I half agree and half disagree. I like the different designs, but yes, the number of coins is huge. I haven't had a new Euro coin for a long time, I haven't been to the Euro zone for maybe 6 years, I'm not sure, and won't be going soon either. The commemorative coins which each had the country written on it for however many designs that look the same is ridiculous. They should just have the design, no country on it, and allow each country to make and issue.

For the normal designs, I don't think it's necessary to have one design, it adds flavour and the EU should be about different cultures together.

FosseWay

For me it's not the number of varieties, but whether they circulate.

Despite the coin diarrhoea mentioned by Peter, in terms of circulation-specification coins I don't think many countries have matched the 5 issues a year sustained over 20+ years that the US State Quarters program and its successors have done. But the State Quarters (and the pre-Beatrix Potter UK 50ps, the Bundesländer €2 series etc.) all circulate and contribute to keeping coins in the public eye in a positive way.
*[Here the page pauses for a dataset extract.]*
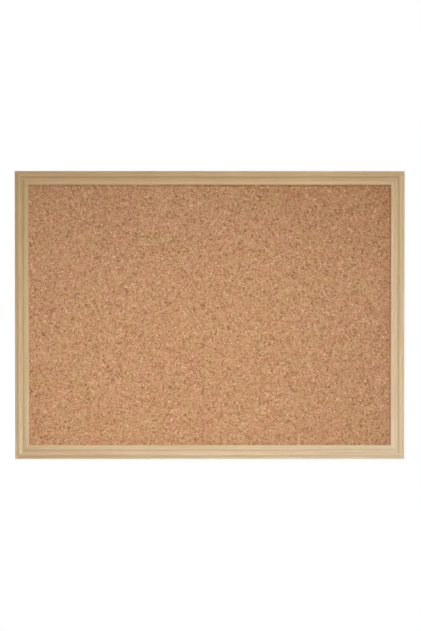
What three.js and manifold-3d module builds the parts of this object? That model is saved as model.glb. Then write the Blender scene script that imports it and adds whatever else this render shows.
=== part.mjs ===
// A framed cork board for a wall: four mitred timber rails hold a sheet of cork glued to a fibreboard panel.
// Lengths are in millimetres. X runs along the width, Z is up and the cork faces -Y.
// The wall is the plane Y = 0, and the origin is the middle of the board on that plane.
import * as THREE from 'three';
import { mergeVertices } from 'three/addons/utils/BufferGeometryUtils.js';
import Module from 'manifold-3d';

const wasm = await Module();
wasm.setup();

// Whole board, outside the frame
const boardWidth = 584.2;
const boardHeight = 431.8;

// Panel, from the back to the cork, and the lip of the frame that covers its edge
const backRecess = 2;
const linerThickness = 0.5;
const coreThickness = 6.25;
const corkThickness = 3;
const lipThickness = 2;
const glueLine = 0.1;
const panelPlay = 0.1;
const panelEdgeGap = 0.5;

// Moulding of the frame, seen on its cut end from the outer edge inwards
const mouldingWidth = 21.1;
const rabbetWidth = 7.1;
const outerRound = 0.8;
const ledgeWidth = 3.6;
const ledgeDrop = 4.2;
const ledgeRise = 0.4;
const coveWidth = 1.4;
const coveBulge = 0.3;
const beadWidth = 4.2;
const beadShoulderDrop = 1.3;
const beadBulge = 1.5;
const channelWidth = 4.3;
const channelShoulderDrop = 1.2;
const channelBulge = 0.9;
const bandRound = 0.6;
const lipRound = 0.8;
const mitreGap = 0.2;

// Clearance round a fastener in the timber, and round the ring that swings
const fastenerClearance = 0.3;
const ringClearance = 0.3;

// Corner nails, bent to an L and driven in from the back across each mitre
const cornerNailThickness = 0.6;
const cornerNailLeg = 4.5;
const cornerNailHeight = 8;
const cornerNailSink = 0.25;
const cornerNailPlaceShares = { outer: 0.32, inner: 0.68 };

// Thin steel points, pressed into the rabbet wall so that they hold the panel in
const pointThickness = 0.5;
const pointWidth = 6;
const pointBite = 7;
const pointReach = 8;
const pointTip = 2.5;
const pointEndRound = 1.5;
const longRailPointShares = { left: -0.32, middle: 0, right: 0.32 };
const stilePointShares = { upper: -0.3, lower: 0.3 };

// Hangers: a folded steel strap on each stile, with a wire ring that turns in its loop
const hangerDrop = 100;
const strapWidth = 9;
const strapSheet = 0.9;
const strapCornerRound = 3;
const ringWire = 1.6;
const ringSidePlay = 0.6;
const ringDrop = 10;
const ringStraight = 2.6;
const ringBend = 1.6;
const ringButtGap = 0.4;

// Screw of each hanger, clear of the ring where it hangs, and how far the strap runs on past it
const screwPastRing = 3.1;
const strapPastScrew = 7;
const screwShank = 3;
const screwLength = 11;
const screwTip = 2.5;
const screwHead = 6.2;
const screwHeadHeight = 1.9;
const screwHeadEdge = 0.7;
const recessWidth = 1;
const recessSpan = 3.6;
const recessDepth = 1.1;

// Rubber bumpers that keep the board off the wall
const bumperHeight = 4.75;
const bumperBase = 10;
const bumperTop = 8;
const bumperEdgeRound = 0.8;
const bumperFromCorner = 26;

// How far a cutting shape runs past the face that it opens
const overrun = 1;
const weldDistance = 0.0001;

// Straight steps on each round stretch, and round the small turned pieces
const mouldingArcSteps = 6;
const strapArcSteps = 8;
const turnedSides = 24;
const turnedArcSteps = 3;
const pilotSides = 16;
const wireSideSteps = 4;
const wireSteps = 48;

const panelThickness = linerThickness + coreThickness + corkThickness + 2 * glueLine;
const rabbetDepth = backRecess + panelThickness + panelPlay;
const bandHeight = rabbetDepth + lipThickness;
const landWidth = mouldingWidth - rabbetWidth;
const panelWidth = boardWidth - 2 * (landWidth + panelEdgeGap);
const panelHeight = boardHeight - 2 * (landWidth + panelEdgeGap);
const wireRadius = ringWire / 2;
const screwDrop = ringDrop + wireRadius + screwPastRing + screwHead / 2;
const strapLength = screwDrop + strapPastScrew;
const strapThickness = 2 * strapSheet;
const loopInner = wireRadius + ringClearance;
const loopOuter = loopInner + strapSheet;

const timber = new THREE.MeshStandardMaterial({ color: 0xc8ac84, roughness: 0.5, metalness: 0 });
const cork = new THREE.MeshStandardMaterial({ color: 0xb88d67, roughness: 0.9, metalness: 0 });
const fibreboard = new THREE.MeshStandardMaterial({ color: 0x9c7f5e, roughness: 0.9, metalness: 0 });
const kraftPaper = new THREE.MeshStandardMaterial({ color: 0xb18f66, roughness: 0.85, metalness: 0 });
const zincSteel = new THREE.MeshStandardMaterial({ color: 0xb9bcc0, roughness: 0.35, metalness: 1 });
const rubber = new THREE.MeshStandardMaterial({ color: 0x35322f, roughness: 0.8, metalness: 0 });

const board = new THREE.Group();

function addPiece(parent, name, geometry, material) {
  const piece = new THREE.Mesh(geometry, material);
  piece.name = name;
  parent.add(piece);
  return piece;
}

// Joining and cutting of closed shapes
function toSolid(geometry) {
  const bare = geometry.clone();
  bare.deleteAttribute('normal');
  bare.deleteAttribute('uv');
  const welded = mergeVertices(bare, weldDistance);
  const vertProperties = Float32Array.from(welded.attributes.position.array);
  const triVerts = Uint32Array.from(welded.index.array);
  return new wasm.Manifold(new wasm.Mesh({ numProp: 3, vertProperties, triVerts }));
}

function toGeometry(solid) {
  const mesh = solid.getMesh();
  const geometry = new THREE.BufferGeometry();
  geometry.setAttribute('position', new THREE.BufferAttribute(mesh.vertProperties, 3));
  geometry.setIndex(new THREE.BufferAttribute(mesh.triVerts, 1));
  geometry.computeVertexNormals();
  return geometry;
}

function cutAway(geometry, cutters) {
  let solid = toSolid(geometry);
  for (const cutter of cutters) {
    solid = solid.subtract(toSolid(cutter));
  }
  return toGeometry(solid);
}

// A flat shape drawn in X and Z, thick from its front at one y to its back at another
function plate(shape, frontY, backY) {
  const geometry = new THREE.ExtrudeGeometry(shape, {
    depth: backY - frontY,
    bevelEnabled: false,
    curveSegments: strapArcSteps,
  });
  geometry.rotateX(Math.PI / 2);
  geometry.translate(0, backY, 0);
  return geometry;
}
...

So it's not necessarily a question of minting fewer special designs, so much as only minting as many coins of whatever design as are needed for circulation, and not inventing extra commemoratives that will never see the light of day because the public need for coinage is already satisfied. You then mint proof/BU sets as a representative record of what has been put into circulation, not the other way round.

Personally the coin diarrhoea doesn't hugely bother me. My style of collecting does not oblige me to get every single issue of a given country or currency; I collect as I find. If the new Churchill £2 will only ever be in sets, I don't have a problem with the prospect of it likely never being in my collection.

I also draw a big distinction between non-circulating coins of circulation specification (like the Churchill £2) and coin-like pieces of metal that are never intended in any form to be used as currency. The latter I can dismiss even more easily and for me they form a completely different sphere of interest - one that I don't share, but that's fine - from coins.